My Experience in Germany
In the last 5 months of my stay, I have been confronted with uninformed assumptions about Africa from people. At least, in a community where people have unlimited resources such the internet, one can take an advantage to develop balanced perceptions. Thoughts of people, still perceiving Africa in less open minded ways mainly highlights the unchanging mentalities of Africa as less changing and improving and associated to inferior. Without disputing arguments of Africa as a continent in need of help and and generally termed as poor, many people create walls of seeing blackness as taboo, living in intolerance, discriminating and segregating stratifying African people to certain levels.
Realities about Walls
Related to the African Diaspora, Germany and South Africa have created similar invisible walls in their respective contexts. For instance, the xenophobic attacks, which caused a number of deaths and physical war zones in South Africa against other African natives was driven by threats of immigrants as they argue, taking their employment, taking over and changing communities. While in Germany these arguments have also been in place, showing fears in people’s views and ideas, these are contemporary walls communicating the past and reinventing similar voices to when the Berlin Wall operated.

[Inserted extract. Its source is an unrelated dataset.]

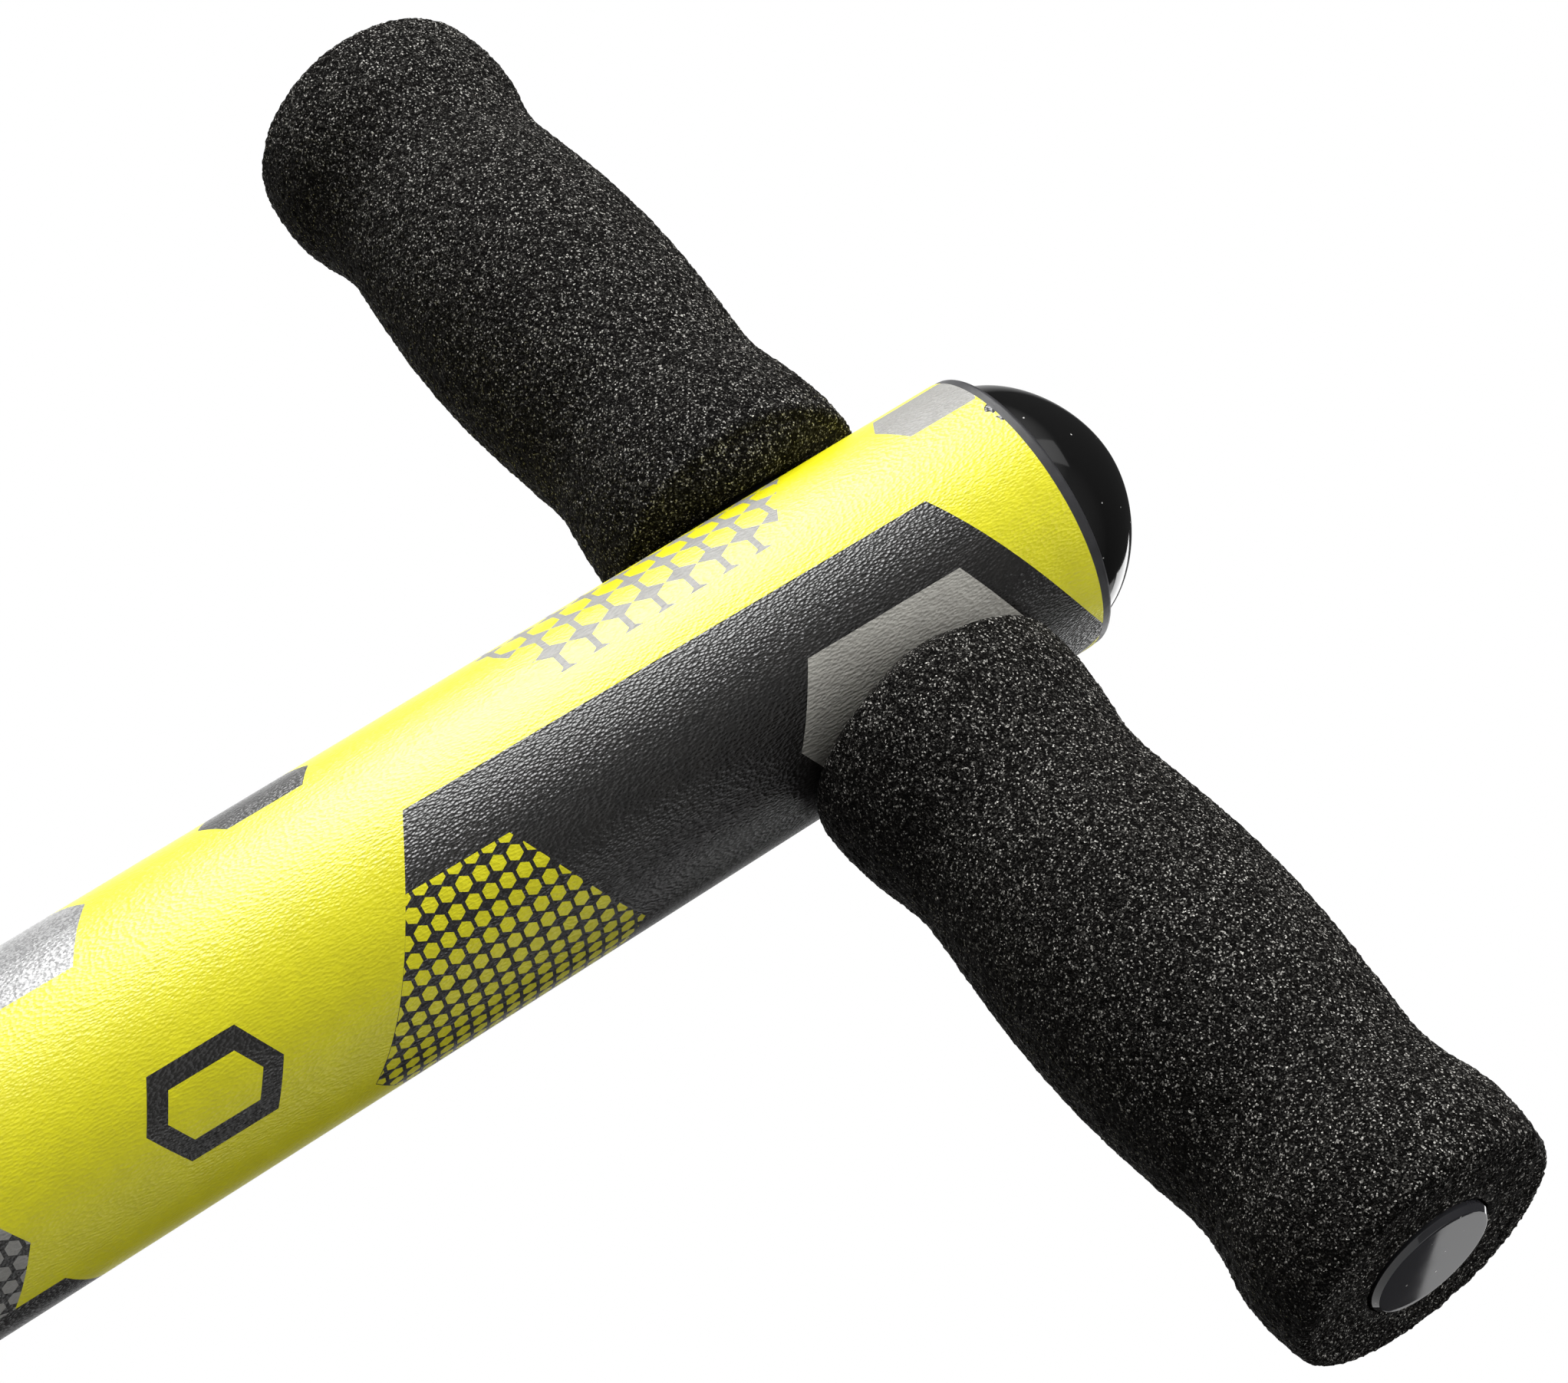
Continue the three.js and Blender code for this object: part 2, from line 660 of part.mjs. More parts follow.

Realities about walls are not limited only to these arguments, but are often built on arguments of security, privacy and protection, property and laws. Both visible and invisible walls are capable of either taking others in or others out, suppressing freedoms of thought, expression, dreams and travelling, for example. At first sight, walls might seem to be benefititng and useful for at least one of the involved parties. But looking more closely at the issue, it becomes clear that walls actually do not serve anyone.